I’m a Gamecocks basketball fan, and I have to admit that I attend far more men’s games than women’s, because I like the stadium crowds, and the feeling of being part of the University community that the large fan base following men’s basketball generates. And, it’s fun to read about our team in the NYT, even when we lose badly. But I have to say, I’ve never seem the point of female cheerleaders doing complicated dance or gymnastics routines. Neither seems to inspire the audience very much, and I’ve always assumed they were performed largely to justify calling cheerleading a “sport” for Title IX compliance purposes. There are men on the squad too, but the male Gamecocks’ cheerleaders tend to be stocky, and they get to wear full coverage clothing. They hoist the female cheerleaders up over their heads several times each game, it is true, but the women lift each other up as well. The NYT article linked above notes:

Cheerleading has long been a source of contention. Some women’s sports advocates complain that schools count it as a varsity sport as a sneaky way to increase the numbers of the female side of the athletic department balance sheet without changing historic disparities. Others see the varsity letters as a mark of respect for the athletic and acrobatic feats the squads perform.

At University of South Carolina basketball games the Gamecocks’ pep band generally does a far better job of engaging the audience than the cheerleaders do, and while the cheerleaders are overwhelmingly white and female, the band members are a bit more varied in size, shape, gender and skin color. They play up tempo music, they stamp their feet and clap at appropriate times, and they generally make the stadium atmosphere more fun and exciting. They demonstrate at every home game that generating enthusiasm from fans doesn’t require flips, dips or pyramids by extremely thin women in tight, revealing costumes. The South Carolina soccer and volleyball teams do great without cheerleaders; I’m sure football and basketball players could get by without them somehow!
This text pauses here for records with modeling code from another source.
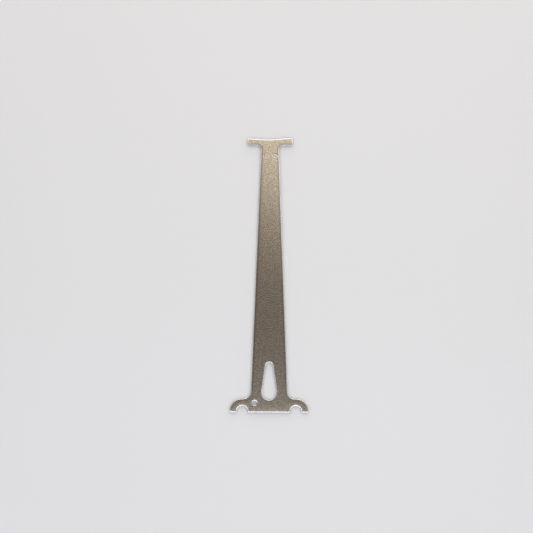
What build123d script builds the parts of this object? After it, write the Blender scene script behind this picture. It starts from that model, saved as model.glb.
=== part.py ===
from build123d import *
import math
import os

# A drop-in gauge for the wear of a half-inch bicycle chain, in millimetres.
# One flat blank: hooks along the bottom edge, a tapered blade, and a cross bar whose two ends are
# the measuring tips. It lies on its back face, with the blade along Y and the bar towards +Y.

# The chain, and the stretch at which each tip drops in
chain_pitch = 12.7
pitches_spanned = 13
roller_diameter = 7.75
left_tip_stretch = 0.005
right_tip_stretch = 0.0075

# Blank: sheet thickness, the rolled front edge left by punching, and the broken back edge
plate_thickness = 2.0
front_edge_round = 0.4
back_edge_chamfer = 0.2

# Blade, tapering from the bottom edge up to the underside of the bar
blade_width_at_base = 22.1
blade_width_at_bar = 10.5

# Cross bar, with a shallow valley between its tips
bar_width = 27.15
bar_depth = 4.6
bar_corner_radius = 1.2
valley_depth = 0.72
valley_radius = 28.0
neck_radius = 2.75

# Hooks: outer curve and notch share a centre near the bottom edge
hook_spacing = 30.84
hook_centre_height = 0.42
hook_radius = 7.4
finger_corner_radius = 1.3
shoulder_radius = 4.15
notch_radius = 3.33
mouth_radius = 0.6

# Tear-drop slot in the middle of the blade's foot
slot_bottom = 7.1
slot_top = 28.7
slot_bottom_radius = 4.3
slot_top_radius = 2.2

# Small round hole beside the slot
hole_diameter = 2.8
hole_offset = 8.3
hole_height = 5.35


def seated_roller_height():
    """Height of a roller's centre above the bottom edge when it rests in a hook's mouth."""
    roller_radius = roller_diameter / 2
    highest = hook_centre_height + notch_radius - roller_radius
    lip_rise = mouth_radius - hook_centre_height
    lip_spread_squared = (notch_radius + mouth_radius) ** 2 - lip_rise ** 2
    drop_squared = (roller_radius + mouth_radius) ** 2 - lip_spread_squared
    if drop_squared <= 0:
        return highest
    return min(highest, mouth_radius - math.sqrt(drop_squared))


def tip_height(stretch):
    """Height at which a tip just clears the far roller of a chain stretched by this much."""
    span = pitches_spanned * chain_pitch * (1 + stretch)
    return seated_roller_height() + span - roller_diameter / 2


left_tip_height = tip_height(left_tip_stretch)
right_tip_height = tip_height(right_tip_stretch)
overall_length = max(left_tip_height, right_tip_height)
bar_underside = overall_length - bar_depth
valley_height = min(left_tip_height, right_tip_height) - valley_depth


def blade():
    foot = blade_width_at_base / 2
    neck = blade_width_at_bar / 2
    return Polygon((-foot, 0), (foot, 0), (neck, bar_underside), (-neck, bar_underside), align=None)


def bar_end_height(tip):
    """Height of the bar's square corner, which leaves the tip at its height once it is rounded."""
    half = bar_width / 2
    return valley_height + (tip - valley_height) * half / (half - bar_corner_radius)


def cross_bar():
    half = bar_width / 2
    return Polygon(
        (-half, bar_underside),
        (half, bar_underside),
        (half, bar_end_height(right_tip_height)),
        (0, valley_height),
        (-half, bar_end_height(left_tip_height)),
        align=None,
    )


def hook_discs(radius):
    spots = Locations((-hook_spacing / 2, hook_centre_height), (hook_spacing / 2, hook_centre_height))
    return Sketch() + [spot * Circle(radius) for spot in spots.locations]


def round_bottom_edge(sketch):
    """Rounds the four lips of the notches, then the outer corner of each finger."""
    corners = sketch.vertices().group_by(Axis.Y)[0].sort_by(Axis.X)
    sketch = fillet(corners[1:-1], mouth_radius)
    corners = sketch.vertices().group_by(Axis.Y)[0].sort_by(Axis.X)
    return fillet([corners[0], corners[-1]], finger_corner_radius)


def round_corners(sketch):
    """Rounds the shoulders, the neck, the valley and the bar's ends."""
    half = bar_width / 2
    neck = blade_width_at_bar / 2
    shoulders = sketch.vertices().filter_by_position(Axis.Y, hook_centre_height, 2 * hook_radius)
    shoulders = shoulders.filter_by(lambda corner: abs(corner.X) < hook_spacing / 2)
    sketch = fillet(shoulders.sort_by(Axis.Y)[-2:], shoulder_radius)
    rounds = [
        ((-neck, bar_underside), neck_radius),
        ((neck, bar_underside), neck_radius),
        ((0, valley_height), valley_radius),
        ((-half, bar_underside), bar_corner_radius),
        ((half, bar_underside), bar_corner_radius),
        ((-half, bar_end_height(left_tip_height)), bar_corner_radius),
        ((half, bar_end_height(right_tip_height)), bar_corner_radius),
    ]
    for (x, y), radius in rounds:
        sketch = fillet(sketch.vertices().sort_by_distance((x, y))[0], radius)
    return sketch


def tear_drop():
    bottom = Pos(0, slot_bottom + slot_bottom_radius) * Circle(slot_bottom_radius)
    top = Pos(0, slot_top - slot_top_radius) * Circle(slot_top_radius)
    return make_hull([bottom.edge(), top.edge()])


def outline():
    below = Pos(0, -hook_radius) * Rectangle(bar_width + 2 * hook_spacing, 2 * hook_radius)
    sketch = blade() + cross_bar() + hook_discs(hook_radius) - below
    sketch = round_corners(sketch)
    sketch = round_bottom_edge(sketch - hook_discs(notch_radius))
    hole = Pos(-hole_offset, hole_height) * Circle(hole_diameter / 2)
    return sketch - tear_drop() - hole


def gauge_plate():
    plate = extrude(Pos(0, -overall_length / 2) * outline(), plate_thickness)
    plate = fillet(plate.faces().sort_by(Axis.Z)[-1].edges(), front_edge_round)
    return chamfer(plate.faces().sort_by(Axis.Z)[0].edges(), back_edge_chamfer)


os.makedirs("parts", exist_ok=True)
plate = gauge_plate()
plate.label = "gauge_plate"
export_step(plate, "parts/gauge_plate.step")
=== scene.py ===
import math

import bpy
import numpy as np
from mathutils import Matrix, Vector, noise
from mathutils.geometry import delaunay_2d_cdt


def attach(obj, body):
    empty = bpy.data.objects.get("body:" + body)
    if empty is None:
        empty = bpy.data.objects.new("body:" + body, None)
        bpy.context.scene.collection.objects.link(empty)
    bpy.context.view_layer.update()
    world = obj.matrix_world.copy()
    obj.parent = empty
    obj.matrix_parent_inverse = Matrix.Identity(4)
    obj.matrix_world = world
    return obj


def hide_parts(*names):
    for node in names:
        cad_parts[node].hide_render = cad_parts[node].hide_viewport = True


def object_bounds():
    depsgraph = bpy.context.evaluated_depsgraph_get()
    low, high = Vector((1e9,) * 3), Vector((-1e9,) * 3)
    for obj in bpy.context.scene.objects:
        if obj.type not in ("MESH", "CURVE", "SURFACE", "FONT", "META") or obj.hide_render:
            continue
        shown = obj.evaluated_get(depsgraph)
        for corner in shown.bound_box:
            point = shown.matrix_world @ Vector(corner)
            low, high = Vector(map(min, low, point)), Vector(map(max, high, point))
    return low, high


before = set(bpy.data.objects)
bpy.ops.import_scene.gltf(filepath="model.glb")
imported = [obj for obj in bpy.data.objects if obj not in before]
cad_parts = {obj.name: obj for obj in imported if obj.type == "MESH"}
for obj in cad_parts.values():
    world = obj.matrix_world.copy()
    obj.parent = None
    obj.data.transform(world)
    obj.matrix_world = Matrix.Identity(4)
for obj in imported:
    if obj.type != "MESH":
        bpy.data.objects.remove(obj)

cad_box = [list(corner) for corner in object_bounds()]

# Lengths are in millimetres until the mesh is made, and heights along the blade are measured from
# the bottom edge, as in the part's source. This is one millimetre in metres.
millimetre = 0.001

# Outline, with the source's values. The source works out the heights of the tips from the chain.
plate_thickness = 2.0
blade_width_at_base = 22.1
blade_width_at_bar = 10.5
bar_width = 27.15
bar_depth = 4.6
bar_corner_radius = 1.2
valley_depth = 0.72
valley_radius = 28.0
neck_radius = 2.75
hook_spacing = 30.84
hook_centre_height = 0.42
hook_radius = 7.4
finger_corner_radius = 1.3
shoulder_radius = 4.15
notch_radius = 3.33
mouth_radius = 0.6
slot_bottom = 7.1
slot_top = 28.7
slot_bottom_radius = 4.3
slot_top_radius = 2.2
hole_radius = 1.4
hole_offset = 8.3
hole_height = 5.35
left_tip_height = 160.503
right_tip_height = 160.916
bar_underside = max(left_tip_height, right_tip_height) - bar_depth
valley_height = min(left_tip_height, right_tip_height) - valley_depth

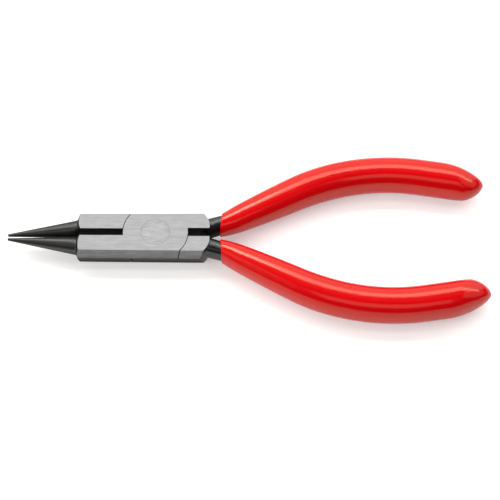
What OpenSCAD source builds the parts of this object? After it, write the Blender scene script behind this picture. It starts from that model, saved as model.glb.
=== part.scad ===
// Round nose pliers with a riveted lap joint and dipped grips.
//
// The pivot axis is Z and crosses the origin at the joint's underside. The jaws
// point along -X and the handles along +X. The right handle is the one on +Y.
// Each forged half runs from a jaw on one side to the handle on the other, and
// the left half is the right half turned over about the joint's middle plane.

/* [Joint] */
// Width across the ground faces of the joint, at the pivot
joint_w = 11.5; // [9:0.1:16]
// Thickness of the joint, from one ground face to the other
joint_t = 6.7; // [5:0.1:10]
// How far each side stands out at its parting line
side_crown = 0.65; // [0:0.05:1]
// Angle that each side opens towards the handles
side_taper = 0.4; // [0:0.1:1.5]
// From the pivot forward to the foot of the jaws
joint_front = 21.3; // [17:0.1:30]
// From the pivot back to the joint's rounded end
joint_back = 14.7; // [13.5:0.1:18]
// Radius of each rounded corner at that end
back_round_r = 5.2; // [4:0.1:6]
// Radius of each half's flat disc in the lap
lap_r = 8.8; // [7.5:0.1:11]
// Gap around that disc
seam_gap = 0.2; // [0.05:0.01:0.3]
// Gap between the two discs
lap_gap = 0.02; // [0.01:0.01:0.1]
// Width of the slot in front of the discs
front_slot = 2.14; // [1:0.02:3]
// Width of the notch behind the discs
back_notch = 2.56; // [1.5:0.02:4]

/* [Rivet] */
// Diameter of the shank
rivet_d = 5; // [3.5:0.1:6]
// Diameter of the flush heads
rivet_head_d = 7.8; // [6.2:0.1:9]
// Depth of each countersunk head
rivet_head_h = 1.3; // [0.8:0.1:2]
// Radial clearance in the half that turns on the rivet
rivet_clearance = 0.03; // [0.01:0.01:0.1]

/* [Jaws] */
// Length of each jaw, from its tip to its foot
jaw_len = 19.2; // [14:0.1:30]
// Radius of the tip
tip_r = 0.38; // [0.24:0.02:1]
// Radius at the foot
foot_r = 2.46; // [1.8:0.02:2.6]
// Gap between the tips in the pose shown
tip_gap = 0.44; // [0.2:0.02:1]
// Half the angle of the conical shoulder behind each jaw
shoulder_angle = 64; // [55:1:80]
// Radius of the fillet between jaw and shoulder
foot_fillet = 0.8; // [0.3:0.1:1.2]
// Size of the broken edge around the tip
tip_break = 0.08; // [0.04:0.02:0.2]

/* [Handles] */
// Distance from the pivot to the start of the neck
neck_x = 14; // [12:0.1:19]
// Distance from the centre line to the middle of the neck
neck_y = 2.9; // [2.9:0.05:4]
// Angle of the neck away from the centre line
neck_angle = 15; // [8:1:20]
// Radius of the bend in the neck
neck_bend_r = 45; // [30:1:80]
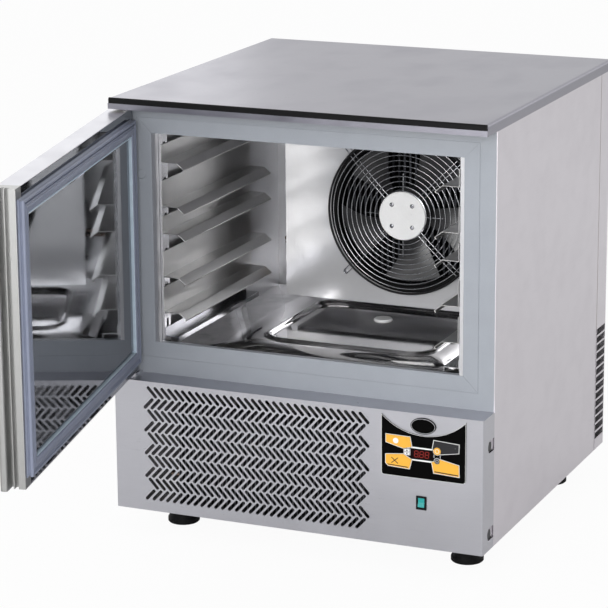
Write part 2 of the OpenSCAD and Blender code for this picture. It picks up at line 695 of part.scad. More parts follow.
// Lower front panel: a folded box with the herringbone grille, and notches for its thumb screws
grille_x = -side_x + 80;
grille_z = lower_top - 20.5;
module lower_panel() {
    t = 1.2;
    y1 = face_y - gap;
    color(steel) difference() {
        flat_plate(foot_h, lower_top) panel_outline(0, y1);
        flat_plate(foot_h + t, lower_top - t) panel_outline(t, face_y + 1);
        block([-side_x + 24, panel_y + 14, foot_h - 1], [side_x - 24, face_y + 1, foot_h + 5]);
        upright_plate(panel_y - 1, panel_y + 3) for (row = [0 : slot_rows - 1], i = [0 : slots_per_row - 1])
            translate([grille_x + (i - (row % 2) / 2) * slot_pitch, grille_z - row * row_pitch])
                rotate(row % 2 == 0 ? -47 : 47) slot(slot_l, slot_w);
        for (s = [-1, 1], z = notch_z) mirrored(s) {
            block([side_x - 3, notch_y, z - notch_r], [side_x + 1, y1 + 1, z + notch_r]);
            translate([side_x - 3, notch_y, z]) rotate([0, 90, 0]) cylinder(r = notch_r, h = 5);
        }
        block([ctl_x - 40, panel_y - 1, ctl_z0 + 14], [ctl_x + 40, panel_y + 3, ctl_z0 + 80]);
        block([switch_x - switch_w / 2 + 1.6, panel_y - 1, switch_z - switch_h / 2 + 1.6],
            [switch_x + switch_w / 2 - 1.6, panel_y + 3, switch_z + switch_h / 2 - 1.6]);
    }
}

// The folded box from above, smaller by c, back to y1
fold_r = 3.5;
module panel_outline(c, y1) {
    translate([-side_x + c, panel_y + fold_r]) square([cabinet_w - 2 * c, y1 - panel_y - fold_r]);
    translate([-side_x + fold_r, panel_y + c]) square([cabinet_w - 2 * fold_r, y1 - panel_y - c]);
    for (s = [-1, 1]) translate([s * (side_x - fold_r), panel_y + fold_r]) circle(fold_r - c);
}

module slot(l, w) {
    square([l - w, w], center = true);
    for (s = [-1, 1]) translate([s * (l - w) / 2, 0]) circle(w / 2, $fn = 16);
}

// Thumb screws that hold the lower panel's wings to the body
module panel_screws() {
    color(bright) for (s = [-1, 1], z = notch_z) mirrored(s) translate([tab_x, notch_y, z]) rotate([0, 90, 0]) {
        cylinder(r = notch_r - 3, h = 4);
        translate([0, 0, -12]) cylinder(r = 3, h = 13);
    }
}

// Control overlay: a black plate with an arc cut from its top edge
arc_r = (pow(overlay_w / 2, 2) + pow(overlay_sag, 2)) / (2 * overlay_sag);
key_start_shape = [[-73, 78.5], [-26.5, 77.7], [-23, 60], [-39, 55.4], [-73, 64]];
key_mode_shape = [[-73.5, 39.8], [-39, 43.7], [-23, 34.7], [-27.5, 17.2], [-69, 19], [-73.5, 23.5]];
key_menu_shape = [[33, 41.3], [69, 34], [69.5, 12.8], [21, 15], [17, 34.7]];
key_print_shape = [[21, 76.4], [69, 73.6], [68.5, 58], [33.5, 52], [18, 60]];
arrow_keys = [[-32, 52.2], [-32, 46]];
arrow_w = 10;
arrow_h = 4.4;
round_keys = [[27, 57, 7], [27, 37.5, 5]];
window_x = [-25, 18.5];
window_z = [37.5, 56.5];
oval_w = 49.5;
oval_h = 31;

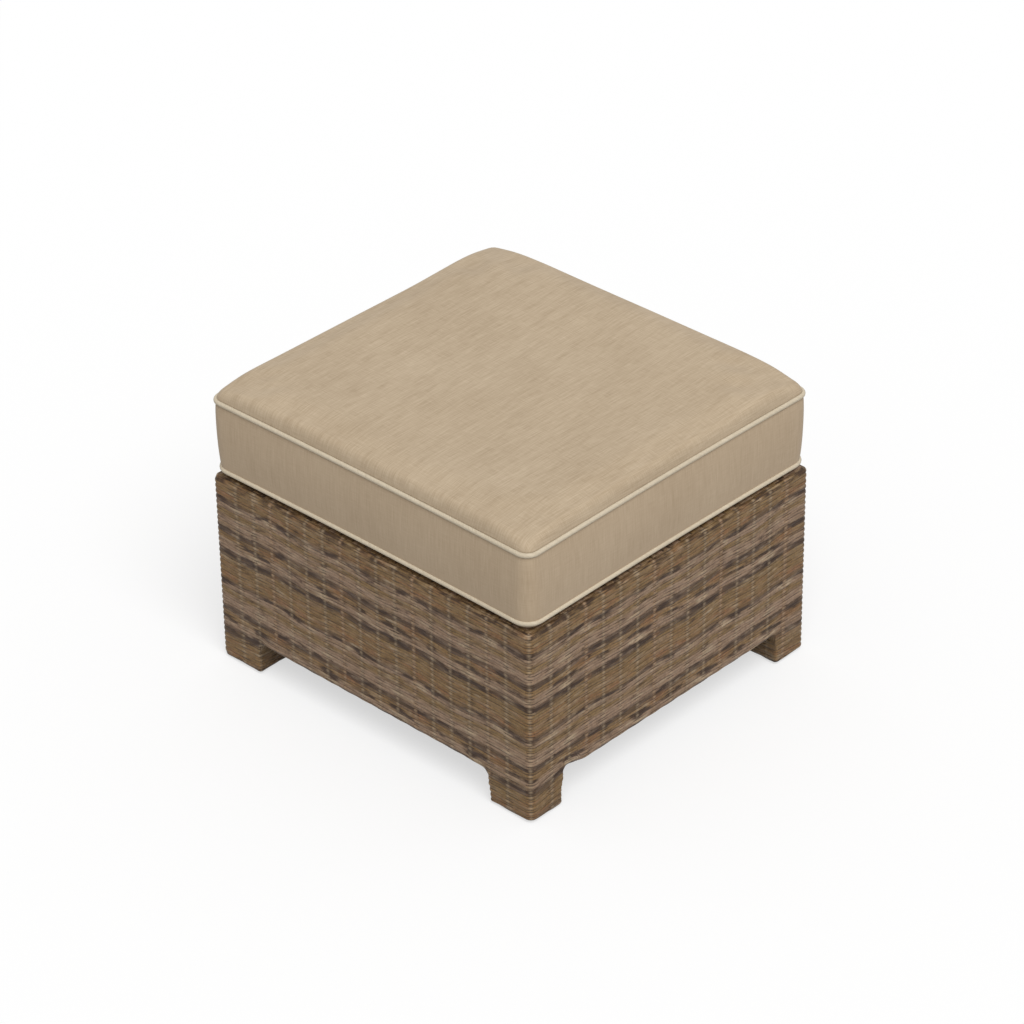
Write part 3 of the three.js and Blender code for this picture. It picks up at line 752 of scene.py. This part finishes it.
def build_side(side):
    """A wall between two corners, from the deck's edge over the rim and down to the lip under the apron"""
    foot, length = foot_length(side), side_lengths[side]
    local = spread_places((foot, foot + side_run, side_step),
                          (foot + side_run, length - foot - side_run, column_step),
                          (length - foot - side_run, length - foot, side_step),
                          skirt=skirt_width)
    near = np.clip(local - foot, 0, None)
    far = np.clip(length - foot - local, 0, None)
    near_reach, far_reach = (reach for rise, reach in apron_rise[side])
    rise = near_rise(side) * smooth(1 - near / near_reach) + far_rise(side) * smooth(1 - far / far_reach)
    to_foot = np.clip(notch_radius - np.minimum(near, far), 0, notch_radius)
    fillet = notch_radius - np.sqrt(notch_radius ** 2 - to_foot ** 2)
    low = apron_low + rise - fillet
    lip = (lip_depth - rim_radius) * smooth((apron_low + lip_start - low) / lip_fade)

    upper = np.arange(top_path, apron_knee, -row_step)[:, None] * np.ones(len(local))
    lower_length = upper[-1] - (low + rim_radius) + rim_radius * QUARTER + lip
    count = math.ceil(lower_length.max() / row_step)
    lower = upper[-1] - lower_length * (np.arange(1, count + 1)[:, None] / count)
    path = np.concatenate([upper, lower])
    along = side_starts[side] + local * np.ones(path.shape)
    phase = stake_phase(along)
    bent = path - rise * row_bend(path) - row_wave(phase, path)

    def placed(shift, level):
        x, y = perimeter_point(along[:len(level)], shift)
        return np.stack([x, y, level], -1)

    across = np.ones(len(local))
    underside = np.maximum(apron_low + wall, low + underside_rise)
    inner_out = [-wall * across] * 3 + [-rim_radius - np.maximum(lip, least_lip)]
    inner_height = [(rim_top - wall) * across, (rim_top + apron_low) / 2 * across, underside, underside]
    inner = placed(np.array(inner_out), np.array(inner_height))
    form = section(path, low, rim_radius, lip)
    return woven_wall(f"woven_wall_{side}", f"woven_side_{side}", form, placed, (along, phase, bent), inner)


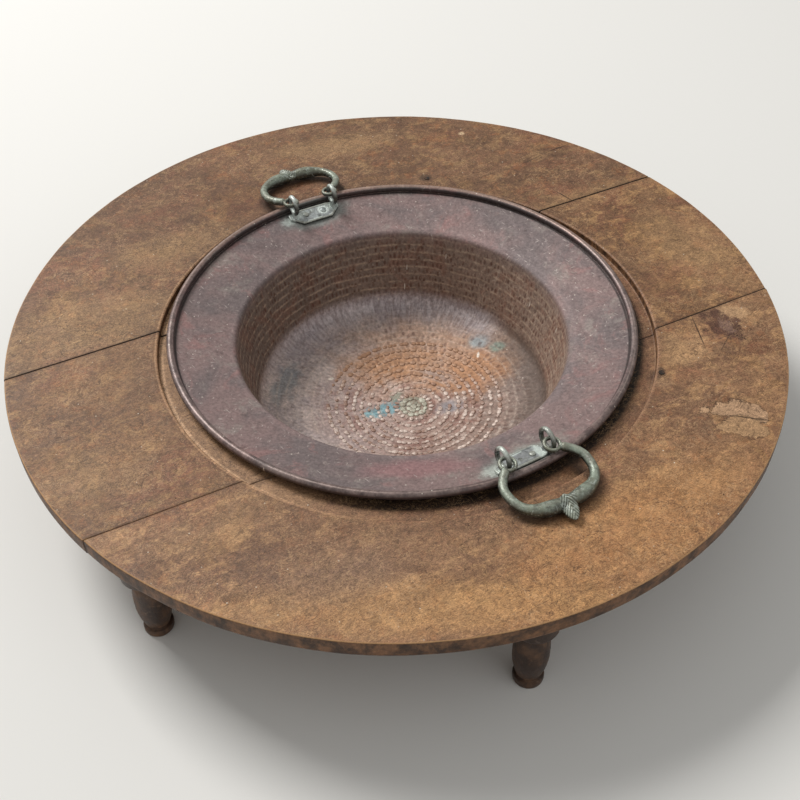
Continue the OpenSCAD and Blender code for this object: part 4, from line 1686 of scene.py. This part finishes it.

The NYT article makes it sound like cheerleaders are being forced upon girls’ sports teams, and I don’t doubt that some of the relevant high school female basketball players have expressed disinterest in having cheerleaders at their games. They may feel, as I did when I was in high school, that cheerleaders are rather pointless and silly. I was happy to cheer for my high school teams from the stands when I attended games, mostly to support friends, but I also played varsity sports myself, and I thought this made me superior to the pom-pom shakers. The possibility of having cheerleaders cheering for me never crossed my mind. The NYT article further states:

Rosie Pudish, the parent who filed the original complaint, said she did so even though her own daughter, Keri, a varsity basketball player at Johnson City High School, did not particularly want cheerleaders at her games.

Then why would she do this, given she must have known that it would bring her a lot of personal abuse?

Ms. Pudish said that as many as 60 cheerleaders, along with their friends and parents, would attend the boys’ games, injecting a level of excitement and spirit that was missing from the girls’ contests.

“It sends the wrong message that girls are second-class athletes and don’t deserve the school spirit, that they’re just little girls playing silly games and the real athletes are the boys,”said Ms. Pudish, an accountant who works for the federal government.

The National Women’s Law Center seems to agree, as the article reports:

Federal education officials would not specify how many Title IX complaints concerning cheerleading the Office for Civil Rights is investigating. But a spokesman said the department received 64 complaints nationwide last year concerning unequal levels of publicity given to girls’ and boys’ teams : which includes the issue of cheerleading : most from New York state. That compares with a total of 28 such complaints over the previous four years.

In September, the Prince George’s County, Md., public schools agreed to provide publicity equally for its male and female athletes, including cheerleaders at competitive events, as part of a lengthy list of changes after the National Women’s Law Center raised Title IX complaints against the 134,000-student district. Last February, a statewide group of physical education teachers in California called for cheerleaders to attend girls’ and boys’ games”in the same number, and with equal enthusiasm”as part of its five-year goals.

And for the first time this fall at Westborough High school in the Boston suburbs, cheerleaders were provided for all the varsity athletic teams, including girls’ field hockey and volleyball.”In our minds, there’s no major or minor sports,”said Brian Callaghan, Westborough’s athletic director.

I admit that cheerleading isn’t really on my personal radar as an important feminist issue, but I don’t think it is petty either, not by a long (three point?) shot. It will be interesting to see how the role of cheerleading evolves as this push for equality progresses. When I was in high school, girls’ teams couldn’t even get uniforms or decent practice or playing fields. It’s possibly an optimistic sign that cheerleading is a current feminist Title IX focus.